→ **EXERCISE DIRECTIONS**
Print the data exactly, leaving nothing out.

→ **SOURCE EXCERPT**
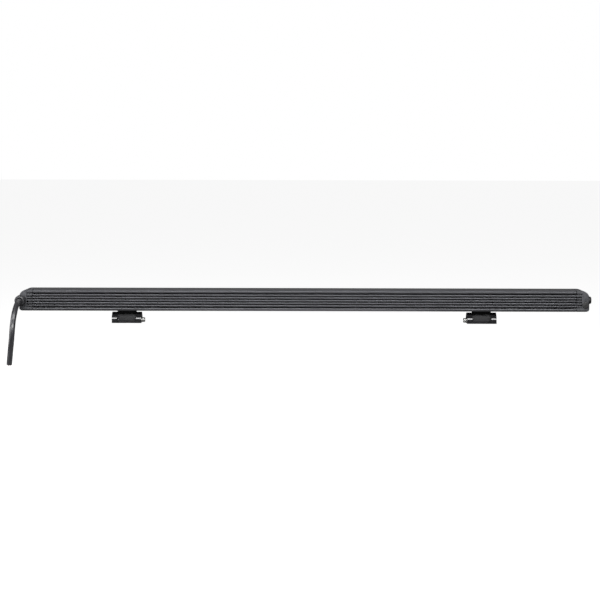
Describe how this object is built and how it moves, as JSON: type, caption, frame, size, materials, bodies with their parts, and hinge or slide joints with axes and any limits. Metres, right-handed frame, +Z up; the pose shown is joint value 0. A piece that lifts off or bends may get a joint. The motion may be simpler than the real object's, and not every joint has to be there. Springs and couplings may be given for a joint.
{
  "type": "led light bar",
  "caption": "Slim black LED light bar with a finned aluminium back, a clear front lens, a cable gland at one end and two tilting feet that slide in a slot under the bar.",
  "frame": {"origin": "midway between the two feet, on the plane that their undersides stand on", "axes": "+X along the bar, away from the cable's end; +Y the way the beam points; +Z up"},
  "size_m": [1.074, 0.143, 0.1323],
  "materials": {
    "black_anodised": "satin black anodised",
    "black_matte": "matte powder coat",
    "black_cast": "fine powder coat",
    "black_gloss": "smooth gloss black",
    "bezel_black": "satin",
    "clear_lens": "clear polycarbonate",
    "black_rubber": "matte",
    "cable_jacket": "slightly shiny",
    "reflector_chrome": "vacuum metallised",
    "board_white": "white solder mask on aluminium",
    "chip_yellow": "phosphor under silicone",
    "steel": "bright zinc",
    "screw_black": "black oxide",
    "board_green": "solder mask",
    "component_black": "moulded",
    "ferrite_copper": "enamelled copper",
    "capacitor_sleeve": "sleeved",
    "wire_red": "insulation",
    "wire_black": "insulation",
    "copper": "bare strand",
    "vent_black": "moulded",
    "gland_black": "moulded nylon"
  },
  "bodies": {
    "left_foot_set": {"left_foot": "black_gloss", "left_pivot_bolt": "steel", "left_pivot_washer": "steel"},
    "left_knuckle_set": {"left_knuckle": "black_matte", "left_slider": "steel", "left_clamp_screws": "steel"},
    "lamp": {"housing": "black_anodised", "bezel_lower_rail": "bezel_black", "bezel_upper_rail": "bezel_black", "left_bezel_end": "bezel_black", "right_bezel_end": "bezel_black", "bezel_screws": "screw_black", "lens": "clear_lens", "lens_gasket": "black_rubber", "reflector_left": "reflector_chrome", "reflector_center": "reflector_chrome", "reflector_right": "reflector_chrome", "led_board_left": "board_white", "led_board_center": "board_white", "led_board_right": "board_white", "led_chips_left": "chip_yellow", "led_chips_center": "chip_yellow", "led_chips_right": "chip_yellow", "module_screws": "steel", "driver_board": "board_green", "driver_capacitors": "capacitor_sleeve", "driver_inductors": "ferrite_copper", "driver_chips": "component_black", "supply_lead_red": "wire_red", "supply_lead_black": "wire_black", "led_leads_red": "wire_red", "led_leads_black": "wire_black", "left_end_cap": "black_cast", "right_end_cap": "black_cast", "left_cap_gasket": "black_rubber", "right_cap_gasket": "black_rubber", "left_cap_screws": "screw_black", "right_cap_screws": "screw_black", "left_side_bolt": "screw_black", "right_side_bolt": "screw_black", "left_side_washer": "screw_black", "right_side_washer": "screw_black", "vent_plug": "vent_black", "vent_seal": "black_rubber", "gland_body": "gland_black", "gland_nut": "gland_black", "gland_seal": "black_rubber", "power_cable": "cable_jacket", "cable_cores": "copper"},
    "right_knuckle_set": {"right_knuckle": "black_matte", "right_slider": "steel", "right_clamp_screws": "steel"},
    "right_foot_set": {"right_foot": "black_gloss", "right_pivot_bolt": "steel", "right_pivot_washer": "steel"}
  },
  "joints": [
    {"name": "left_tilt", "type": "hinge", "parent": "left_foot_set", "child": "left_knuckle_set", "pos_m": [-0.331, 0, 0.0052], "axis": [1, 0, 0], "range_deg": [-40, 40]},
    {"name": "left_slide", "type": "slide", "parent": "left_knuckle_set", "child": "lamp", "axis": [1, 0, 0], "range_m": [-0.27, 0.15]},
    {"name": "right_slide", "type": "slide", "parent": "lamp", "child": "right_knuckle_set", "axis": [1, 0, 0], "range_m": [-0.27, 0.15]},
    {"name": "right_tilt", "type": "hinge", "parent": "right_knuckle_set", "child": "right_foot_set", "pos_m": [0.331, 0, 0.0052], "axis": [1, 0, 0], "range_deg": [-40, 40]}
  ],
  "couplings": [
    {"joint": "right_tilt", "follows": "left_tilt", "ratio": -1}
  ]
}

→ **TASK RESPONSE**
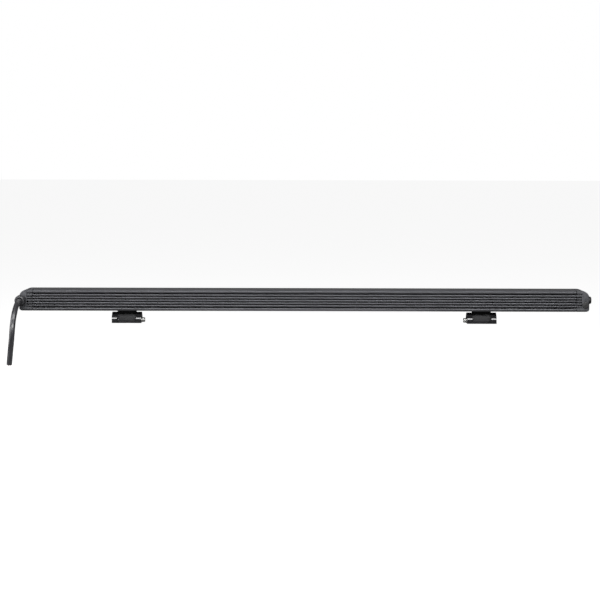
Describe how this object is built and how it moves, as JSON: type, caption, frame, size, materials, bodies with their parts, and hinge or slide joints with axes and any limits. Metres, right-handed frame, +Z up; the pose shown is joint value 0. A piece that lifts off or bends may get a joint. The motion may be simpler than the real object's, and not every joint has to be there. Springs and couplings may be given for a joint.
{
  "type": "led light bar",
  "caption": "Slim black LED light bar with a finned aluminium back, a clear front lens, a cable gland at one end and two tilting feet that slide in a slot under the bar.",
  "frame": {"origin": "midway between the two feet, on the plane that their undersides stand on", "axes": "+X along the bar, away from the cable's end; +Y the way the beam points; +Z up"},
  "size_m": [1.074, 0.143, 0.1323],
  "materials": {
    "black_anodised": "satin black anodised",
    "black_matte": "matte powder coat",
    "black_cast": "fine powder coat",
    "black_gloss": "smooth gloss black",
    "bezel_black": "satin",
    "clear_lens": "clear polycarbonate",
    "black_rubber": "matte",
    "cable_jacket": "slightly shiny",
    "reflector_chrome": "vacuum metallised",
    "board_white": "white solder mask on aluminium",
    "chip_yellow": "phosphor under silicone",
    "steel": "bright zinc",
    "screw_black": "black oxide",
    "board_green": "solder mask",
    "component_black": "moulded",
    "ferrite_copper": "enamelled copper",
    "capacitor_sleeve": "sleeved",
    "wire_red": "insulation",
    "wire_black": "insulation",
    "copper": "bare strand",
    "vent_black": "moulded",
    "gland_black": "moulded nylon"
  },
  "bodies": {
    "left_foot_set": {"left_foot": "black_gloss", "left_pivot_bolt": "steel", "left_pivot_washer": "steel"},
    "left_knuckle_set": {"left_knuckle": "black_matte", "left_slider": "steel", "left_clamp_screws": "steel"},
    "lamp": {"housing": "black_anodised", "bezel_lower_rail": "bezel_black", "bezel_upper_rail": "bezel_black", "left_bezel_end": "bezel_black", "right_bezel_end": "bezel_black", "bezel_screws": "screw_black", "lens": "clear_lens", "lens_gasket": "black_rubber", "reflector_left": "reflector_chrome", "reflector_center": "reflector_chrome", "reflector_right": "reflector_chrome", "led_board_left": "board_white", "led_board_center": "board_white", "led_board_right": "board_white", "led_chips_left": "chip_yellow", "led_chips_center": "chip_yellow", "led_chips_right": "chip_yellow", "module_screws": "steel", "driver_board": "board_green", "driver_capacitors": "capacitor_sleeve", "driver_inductors": "ferrite_copper", "driver_chips": "component_black", "supply_lead_red": "wire_red", "supply_lead_black": "wire_black", "led_leads_red": "wire_red", "led_leads_black": "wire_black", "left_end_cap": "black_cast", "right_end_cap": "black_cast", "left_cap_gasket": "black_rubber", "right_cap_gasket": "black_rubber", "left_cap_screws": "screw_black", "right_cap_screws": "screw_black", "left_side_bolt": "screw_black", "right_side_bolt": "screw_black", "left_side_washer": "screw_black", "right_side_washer": "screw_black", "vent_plug": "vent_black", "vent_seal": "black_rubber", "gland_body": "gland_black", "gland_nut": "gland_black", "gland_seal": "black_rubber", "power_cable": "cable_jacket", "cable_cores": "copper"},
    "right_knuckle_set": {"right_knuckle": "black_matte", "right_slider": "steel", "right_clamp_screws": "steel"},
    "right_foot_set": {"right_foot": "black_gloss", "right_pivot_bolt": "steel", "right_pivot_washer": "steel"}
  },
  "joints": [
    {"name": "left_tilt", "type": "hinge", "parent": "left_foot_set", "child": "left_knuckle_set", "pos_m": [-0.331, 0, 0.0052], "axis": [1, 0, 0], "range_deg": [-40, 40]},
    {"name": "left_slide", "type": "slide", "parent": "left_knuckle_set", "child": "lamp", "axis": [1, 0, 0], "range_m": [-0.27, 0.15]},
    {"name": "right_slide", "type": "slide", "parent": "lamp", "child": "right_knuckle_set", "axis": [1, 0, 0], "range_m": [-0.27, 0.15]},
    {"name": "right_tilt", "type": "hinge", "parent": "right_knuckle_set", "child": "right_foot_set", "pos_m": [0.331, 0, 0.0052], "axis": [1, 0, 0], "range_deg": [-40, 40]}
  ],
  "couplings": [
    {"joint": "right_tilt", "follows": "left_tilt", "ratio": -1}
  ]
}